Hay que empezar a buscar de debajo de las piedras argumentos que ayuden a sustentar la nueva decisión: frases sueltas sacadas de contexto, leves momentos de lucidez de los dos agraciados, situaciones empáticas que aparecen en los medios, para quedar uno tranquilo con su consciencia y acudir en unos días a votar pensando que: “lo que voy a votar es realmente lo que quiero votar”. En esta semana que llevamos tras la primera vuelta he oído decir cosas de Hernández y de Petro, pero en especial del primero, en cuanto a su idoneidad para ser presidente, que me han dejado perplejo, principalmente cuando esas mismas personas, políticos, periodistas antes de la primera ronda les maldecían “con truenos y centellas”. La razón ya la mencioné al principio de este párrafo.
A mí esto me tiene bien sorprendido y lo quiero unir a mi siguiente reflexión: la nula importancia que se da al voto en blanco en cualquier elección.
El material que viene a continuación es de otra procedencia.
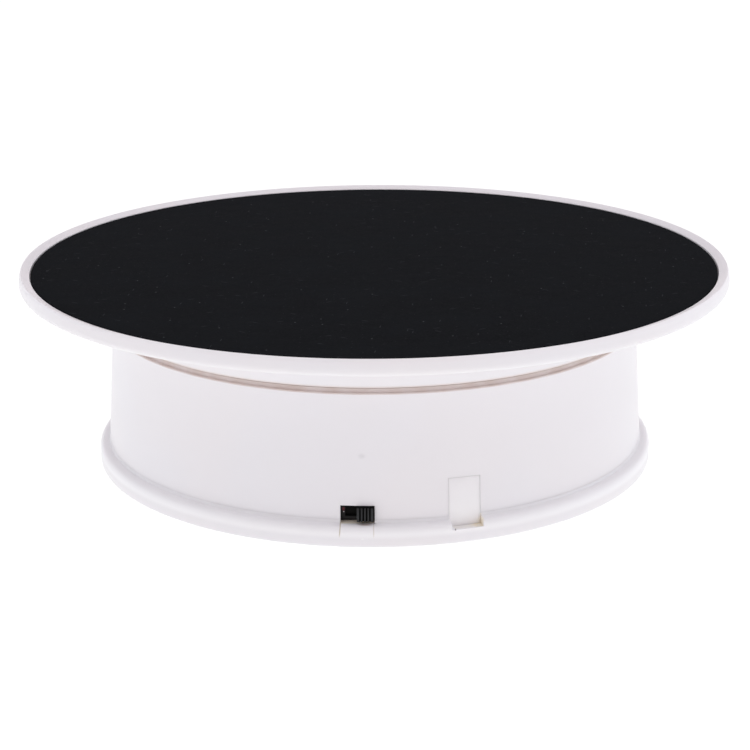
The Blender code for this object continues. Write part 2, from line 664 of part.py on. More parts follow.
def build_worm(brass):
    """Single-start right-hand worm: rows of points follow the thread, and the ends are then trimmed."""
    pitch = pi * WORM_MODULE
    crest_r, root_r = WORM_R + ADDENDUM * WORM_MODULE, WORM_R - DEDENDUM * WORM_MODULE
    half_mid = pitch / 4 - WORM_BACKLASH
    half_crest = half_mid - (crest_r - WORM_R) * tan(PRESSURE_ANGLE)
    half_root = half_mid + (WORM_R - root_r) * tan(PRESSURE_ANGLE)
    section = [(-half_root, root_r), (-half_crest, crest_r), (half_crest, crest_r), (half_root, root_r)]
    around, turns = 16, 8
    per_turn = len(section)
    first = -pitch * (turns // 2 + 0.5)     # a gap, not a thread, faces the wheel's middle tooth

    bm = bmesh.new()
    rows = []
    for i in range(around):
        turn = 2 * pi * i / around
        count = turns * per_turn + (per_turn if i == 0 else 0)
        row = []
        for k in range(count):
            offset, radius = section[k % per_turn]
            along = first + pitch * (k // per_turn) + offset + pitch * i / around
            row.append(bm.verts.new((along, radius * cos(turn), radius * sin(turn))))
        rows.append(row)
    rows.append(rows[0][per_turn:])
    for row, following in zip(rows, rows[1:]):
        for k in range(turns * per_turn - 1):
            bm.faces.new((row[k], row[k + 1], following[k + 1], following[k]))
    last = turns * per_turn - 1
    for end, step in ((0, rows[0][:per_turn + 1]), (last, rows[0][last:last + per_turn + 1])):
        rim = [row[end] for row in rows] + step[-2:0:-1]
        middle = bm.verts.new((sum(v.co.x for v in rim) / len(rim), 0, 0))
        for a, b in zip(rim, rim[1:] + rim[:1]):
            bm.faces.new((a, b, middle))
    worm = add_object("worm", bm, brass, (AXLE_1[0], WORM_Y, WORM_Z))
    blank = bmesh.new()
    add_rod(blank, 5.0, (-WORM_LENGTH / 2, 0, 0), (WORM_LENGTH / 2, 0, 0), sides=12)
    boolean(worm, "INTERSECT", blank)
    bore = bmesh.new()
    add_rod(bore, AXLE_R + GAP, (-20, 0, 0), (20, 0, 0), sides=12)
    cut(worm, bore)


def motor_outline(radius, half_flat):
    """Round outline with a flat above and below, once it lies along X."""
    start = acos(half_flat / radius)
    turns = [start + (pi - 2 * start) * k / 8 for k in range(9)]
    return [(radius * cos(t + side), radius * sin(t + side)) for side in (0, pi) for t in turns]


def build_motor(steel, white, brass):
    axis = (0, WORM_Y, WORM_Z)
    outer = motor_outline(MOTOR_R, MOTOR_HALF_FLAT)
    inner = motor_outline(MOTOR_R - MOTOR_SKIN, MOTOR_HALF_FLAT - MOTOR_SKIN)

    bm = bmesh.new()
    add_prism(bm, outer, *MOTOR_X)
    lie_along_x(bm)
    can = add_object("motor_can", bm, steel, axis)
    hollow = bmesh.new()
    add_prism(hollow, inner, MOTOR_X[0] + MOTOR_SKIN, MOTOR_X[1] + 1)
    lie_along_x(hollow)
    cut(can, hollow)
    nose = bmesh.new()
    add_rod(nose, 3.1, (24.3, 0, 0), (26.5, 0, 0))
    fuse(can, nose)
    bore = bmesh.new()
    add_rod(bore, AXLE_R + GAP, (23, 0, 0), (30, 0, 0), sides=12)
    cut(can, bore)

    bm = bmesh.new()
    add_prism(bm, outer, MOTOR_X[1] + GAP, MOTOR_CAP_END, holes=[circle(AXLE_R + GAP, 12)])
    lie_along_x(bm)
    cap = add_object("motor_end_cap", bm, white, axis)
    tabs = bmesh.new()
    for side in (-5, 5):
        add_box(tabs, (MOTOR_CAP_END - 0.5, side - 1.0, -0.25), (MOTOR_CAP_END + 2.2, side + 1.0, 0.25))
    fuse(cap, tabs)

    bm = bmesh.new()
    add_rod(bm, AXLE_R, (8.5, 0, 0), (52.4, 0, 0), sides=12)
    add_object("motor_shaft", bm, steel, axis)


def build_gearbox_case(grey):
    discs = [(x, y, 4.8) for x, y in PILLARS] + [(12, -37.8, 5), (47, -37.8, 5)]
    bm = bmesh.new()
    add_prism(bm, hull_of_discs(discs), *PLATE_LOW)
    case = add_object("gearbox_case", bm, grey)
    inside = PLATE_LOW[1] - 0.2

    raised = bmesh.new()
    for x, y in PILLARS:
        add_rod(raised, 3.2, (x, y, inside), (x, y, PLATE_HIGH[0] - GAP), sides=12)
    for side in (-1, 1):
        cheek = sorted((WORM_Y + side * (MOTOR_R + GAP), WORM_Y + side * (MOTOR_R + 1.3)))
        add_box(raised, (30, cheek[0], inside), (44, cheek[1], 14.5))
    add_rod(raised, 5.5, (0, 0, inside), (0, 0, 8.5))
    fuse(case, raised)

    holes = bmesh.new()
    add_rod(holes, SHAFT_R + GAP, (0, 0, 2), (0, 0, 10), sides=24)
    for x, y in (AXLE_1, AXLE_2):
        add_rod(holes, AXLE_R + GAP, (x, y, 2), (x, y, 7), sides=12)
    for x, y in PILLARS:
        add_rod(holes, 1.3, (x, y, 17), (x, y, 27), sides=10)
    cut(case, holes)


def build_gearbox_cover(grey):
    discs = [(x, y, 4.8) for x, y in PILLARS] + [(x, y, 5) for x, y in EARS] + [(45, -36, 5)]
    bm = bmesh.new()
    add_prism(bm, hull_of_discs(discs), *PLATE_HIGH)
    cover = add_object("gearbox_cover", bm, grey)

    raised = bmesh.new()
    add_rod(raised, 6.0, (0, 0, PLATE_HIGH[1] - 0.2), (0, 0, 31.5))
    for x in (32, 40):
        add_box(raised, (x - 1, WORM_Y - 7, WORM_Z + MOTOR_HALF_FLAT + GAP),
                (x + 1, WORM_Y + 7, PLATE_HIGH[0] + 0.2))
    fuse(cover, raised)

    holes = bmesh.new()
    add_rod(holes, SHAFT_R + GAP, (0, 0, 25), (0, 0, 33), sides=24)
    for x, y in (AXLE_1, AXLE_2, *PILLARS, *EARS):
        add_rod(holes, AXLE_R + GAP, (x, y, 25), (x, y, 29), sides=12)
    cut(cover, holes)


# ---------------------------------------------------------------- rollers and wires

def build_rollers(grey, steel):
    half = ROLLER_WIDTH / 2
    bore = AXLE_R + GAP
    for i, angle in enumerate(ROLLER_ANGLES, 1):
        outward = Matrix.Rotation(angle, 4, "Z") @ Matrix.Rotation(pi / 2, 4, "Y")
        bm = bmesh.new()
        add_turned(bm, [(bore, -half), (ROLLER_R - 0.4, -half), (ROLLER_R, 0.4 - half),
                        (ROLLER_R, half - 0.4), (ROLLER_R - 0.4, half), (bore, half)], 20, outward)
        place = polar(TRACK_R, angle, ROLLER_Z)
        add_object(f"roller_{i}", bm, grey, place)
        bm = bmesh.new()
        add_rod(bm, AXLE_R, polar(-4.3, angle), polar(4.3, angle), sides=10)
        add_object(f"roller_pin_{i}", bm, steel, place)


def smooth_route(corners, steps):
    """Catmull-Rom curve through every corner point."""
    knots = [Vector(c) for c in corners]
    padded = [2 * knots[0] - knots[1], *knots, 2 * knots[-1] - knots[-2]]
    points = []
    for a, b, c, d in zip(padded, padded[1:], padded[2:], padded[3:]):
        for k in range(steps):
            t = k / steps
            points.append(0.5 * ((2 * b) + (c - a) * t + (2 * a - 5 * b + 4 * c - d) * t ** 2
                                 + (3 * b - a - 3 * c + d) * t ** 3))
    return points + [knots[-1]]


def build_wire(name, colour, corners):
    curve = bpy.data.curves.new(name, "CURVE")
    curve.dimensions = "3D"
    curve.bevel_depth = 0.6 * MM
    curve.bevel_resolution = 2
    curve.use_fill_caps = True
    points = smooth_route(corners, 3)
    spline = curve.splines.new("POLY")
    spline.points.add(len(points) - 1)
    for slot, point in zip(spline.points, points):
        slot.co = (*(point * MM), 1.0)
    curve.materials.append(colour)
    bpy.context.scene.collection.objects.link(bpy.data.objects.new(name, curve))


def build_wires(red, black):
    build_wire("wire_battery_switch", red, [
        (-28.5, 22.8, 15.5), (-32, 22.8, 15.5), (-37, 18, 12), (-39, 0, 8), (-35, -28, 7), (-25, -50, 7.5),
        (-12, -60, 8.8), (-8.4, -63.2, 8.95)])
    build_wire("wire_switch_motor", red, [
        (-0.4, -63.2, 8.95), (3, -57, 8.2), (16, -53, 7.2), (30, -58, 7.5), (43, -56.5, 8), (54, -46, 9.5),
        (58, -38, 12), (57, -36.3, 13.4), (53.8, -36.5, 13.6)])
    build_wire("wire_battery_motor", black, [
        (28.5, 53.2, 15.5), (32, 53.2, 15.5), (34.5, 46, 14), (38, 32, 10), (50, 8, 8), (56, -10, 9),
        (58, -22, 12), (57, -26.5, 13.4), (53.8, -26.5, 13.6)])


# ---------------------------------------------------------------- the whole stand

def main():
    clear_scene()
    white = make_material("white_plastic", (0.86, 0.86, 0.87), 0.38)
    velvet = make_material("black_velvet", (0.014, 0.014, 0.017), 0.95)
    black = make_material("black_plastic", (0.02, 0.02, 0.021), 0.35)
    grey = make_material("grey_plastic", (0.45, 0.46, 0.47), 0.5)
    gear_white = make_material("natural_nylon", (0.80, 0.79, 0.74), 0.4)
    rubber = make_material("grey_rubber", (0.12, 0.12, 0.12), 0.85)
    steel = make_material("steel", (0.60, 0.60, 0.60), 0.3, 1.0)
    brass = make_material("brass", (0.75, 0.58, 0.28), 0.3, 1.0)
    red = make_material("red_insulation", (0.5, 0.03, 0.02), 0.45)
    black_wire = make_material("black_insulation", (0.02, 0.02, 0.02), 0.45)

    build_platter(white)
    build_velvet_pad(velvet)
    build_output_shaft(steel)
    build_output_gear(gear_white)
    build_housing_drum(white)
    build_base_plate(white)
    build_port_blank(white)
    build_feet(rubber)
    build_hub_bush(brass)
    build_switch(black, steel)
    build_switch_knob(black)
    build_battery_door(white)
    build_contacts(steel)
    build_gearbox_case(grey)
    build_gearbox_cover(grey)
    build_compound_gears(gear_white)
    build_gear_axles(steel)
    build_worm(brass)
    build_motor(steel, white, brass)
    build_rollers(grey, steel)
    build_wires(red, black_wire)
    build_screws(steel)


main()
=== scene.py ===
from math import asin, cos, pi, radians, sin, tan

import bmesh
import bpy
from mathutils import Matrix, Vector, noise


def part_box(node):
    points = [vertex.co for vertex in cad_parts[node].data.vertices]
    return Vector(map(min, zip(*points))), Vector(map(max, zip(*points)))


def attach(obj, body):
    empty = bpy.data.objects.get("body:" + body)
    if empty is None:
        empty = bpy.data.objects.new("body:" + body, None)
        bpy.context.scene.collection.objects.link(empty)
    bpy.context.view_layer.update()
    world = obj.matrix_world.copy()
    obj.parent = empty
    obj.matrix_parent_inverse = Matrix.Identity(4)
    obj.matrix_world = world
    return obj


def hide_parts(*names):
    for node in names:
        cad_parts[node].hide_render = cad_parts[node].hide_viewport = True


# Looks of the battery-driven turntable display stand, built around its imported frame. Lengths are in
# millimetres and MM turns them into metres; the origin is under the platter's axis, and the slide
# switch faces -Y.

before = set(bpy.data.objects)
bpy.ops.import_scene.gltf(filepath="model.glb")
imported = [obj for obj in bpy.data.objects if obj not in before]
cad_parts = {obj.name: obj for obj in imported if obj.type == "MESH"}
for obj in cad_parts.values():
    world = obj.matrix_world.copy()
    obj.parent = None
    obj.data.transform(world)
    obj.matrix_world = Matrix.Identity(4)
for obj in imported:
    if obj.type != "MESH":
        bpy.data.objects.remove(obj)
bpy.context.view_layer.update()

MM = 0.001


def low(node):
    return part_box(node)[0] / MM


def high(node):
    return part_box(node)[1] / MM


def middle(node):
    return (low(node) + high(node)) / 2


# Platter and its pad
RIM_R = high("platter").x
RIM_TOP = high("platter").z
RING_FOOT = low("platter").z
PAD_R = high("velvet_pad").x
PAD_TOP = high("velvet_pad").z
DISC_TOP = low("velvet_pad").z - 0.3
DISC_UNDERSIDE = DISC_TOP - 2.4
WELL_R = PAD_R + 0.3
RIM_CREST_R = 99.35
PAD_RINGS = 118
PAD_SIDES = 360
RING_R = 74.2
RING_WALL = 2.2
TRACK_R = 60.0
TRACK_FOOT = RING_FOOT + 0.6
TRACK_WALL = 2.4
HUB_R = 6.5
HUB_FOOT = 46.0
SCREW_SHOULDER = 53.4
SHAFT_R = 3.0

# Housing drum
LIP_TOP = high("housing_drum").z
LIP_R = 73.7
DECK_TOP = LIP_TOP - 1.0
DECK_UNDERSIDE = DECK_TOP - 2.4
DRUM_FOOT = 6.9
DRUM_SEAM = 7.4         # the base's edge turns up to here, flush with the drum wall
SEAM = 0.03             # how far the finished pieces stand apart where they rest on each other
DRUM_TOP_R = 74.65
DRUM_FOOT_R = 76.8
DRUM_WALL = 2.2
BUSH_R = 5.0
BUSH_BOSS_R = BUSH_R + 3.5
POST_R = 63.0               # circle that the posts stand on
POST_RADIUS = 4.0
POST_PILOT = 1.6
EAR_RADIUS = 3.5
EAR_PILOT = 1.3
POST_ANGLES = [radians(a) for a in (50, 130, 230, 310)]
ROLLER_ANGLES = [0, pi / 2, pi, 3 * pi / 2]
PIN_BORE_R, PIN_HALF_LENGTH = 1.3, 4.8
ROLLER_Z = middle("roller_1").z
EARS = [(-31, -4), (41, -7), (-6, -40)]

# Base plate
FLANGE_R = high("base_plate").x
FLANGE_TOP = DRUM_FOOT - 0.3
FLANGE_ROUND = 2.8
FLANGE_INNER_R = 73.0
GROOVE_IN_R, GROOVE_OUT_R, GROOVE_TOP = 74.6, 77.2, 4.0
BASE_UNDERSIDE = low("base_plate").z
BASE_FLOOR = BASE_UNDERSIDE + 2.4
FOOT_POCKET_R = 5.3
HEAD_POCKET_R = 3.4
BAY_X = 28.5
BAY_Y = (15.0, 61.0)
BAY_TOP = high("base_plate").z - 1.6
DOOR_LOW, DOOR_HIGH = low("battery_door"), high("battery_door")

# Slide switch and the port's blank
SWITCH_X = middle("switch_body").x
SLOT_WIDTH = 8.8
SLOT_TOP = 11.25
SWITCH_RECESS_DEPTH = 1.4
PORT_ANGLE = radians(17.43)
PORT_WIDTH = 8.6
PORT_TOP = 17.6
PORT_CHANNEL_Z = 4.7
SWITCH_FACE_Y = -74.6
KNOB_BACK_Y = -74.9
KNOB_GROOVE_WIDTH, KNOB_GROOVE_DEPTH = 0.46, 0.60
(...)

No sólo en Colombia.
Vamos a poner encima de la mesa una hipótesis. Pensemos que el treinta por ciento aproximado que no votó por ninguno de los candidatos, votara en blanco o incluso que dicha cifra fuera superior al candidato finalista más votado. ¿Cómo habría que interpretar ese voto en blanco? Sería la opción más votada entre todas las posible. ¿Tendría sentido repetir el proceso electoral? ¿Los dos candidatos tendrían la hombría de dar un paso atrás y reconocer que han sido derrotados y que renuncian a gobernar?
No me cabe duda de que lo que digo es una simple hipótesis que jamás va a formar parte de ningún sistema electoral. Poner en valor la cifra de voto en blanco a la hora de determinar si hay candidato ganador o no es una auténtica quimera. Si estuviéramos rodeados de políticos de talla, consistentes, serios, que velan por los intereses del país, serían los primeros en aceptar el reto. Sin embargo, con la clase política que tenemos en tantos países, nada de esto sucederá. Lo que sí es cierto es que sería una buena solución para reducir y/o evitar el contravoto y que muchas personas no pierdan el tiempo en buscar razones para votar a alguien en quien no creen.
¡Mucha suerte, Colombia! Os merecéis algo mucho mejor que las dos opciones que hay sobre la mesa.